Will house prices fall in 2026, making it better to wait?
Predicting short-term house price movements with confidence is not possible, and those who do so consistently are confusing confidence with accuracy. The structural undersupply of housing in the UK, combined with ongoing population growth, provides a floor under prices in most markets. The most realistic expectation for 2026 is modest price growth in most regions, with some areas outperforming and others flat or marginally declining. Timing a property purchase around price predictions is a strategy that has delayed more buyers than it has benefited — the right time to buy is when your finances are ready and you have found a property you want to own for the long term.
Is it worth buying if I might want to move in a few years?
Buying with a short intended holding period — less than three to five years — is financially risky because the transaction costs of buying and selling consume a significant proportion of any capital gain. If the property market also softens during your holding period, selling within a few years can result in a financial loss relative to renting over the same period. If there is genuine uncertainty about where you want to live in three to four years, renting is typically the more rational financial choice until that uncertainty is resolved.
How do I calculate whether buying or renting is cheaper in my specific market?

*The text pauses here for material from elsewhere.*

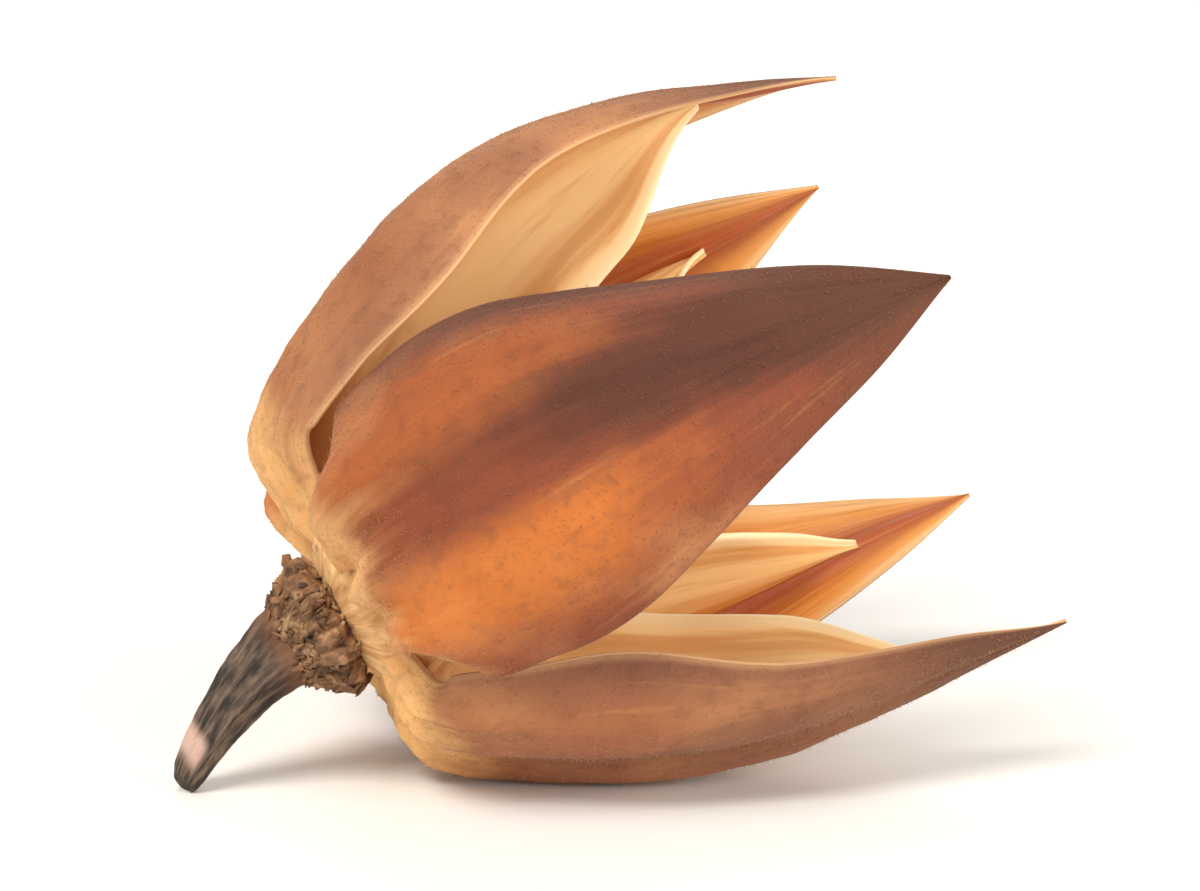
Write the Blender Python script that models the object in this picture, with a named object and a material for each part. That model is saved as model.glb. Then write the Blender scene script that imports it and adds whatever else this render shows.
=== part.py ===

The most useful comparison looks at the total monthly cost of buying — mortgage payment, buildings insurance, maintenance allowance, and any service charges — versus the monthly rent for an equivalent property in the same area. If the monthly cost of buying is close to or below the monthly rent, the financial case for buying is strong given the additional equity accumulation that mortgage payments produce. If the monthly cost premium of buying over renting is significant — more than £300 to £400 per month for a typical property — the financial case for buying depends more heavily on assumptions about future price growth that cannot be guaranteed.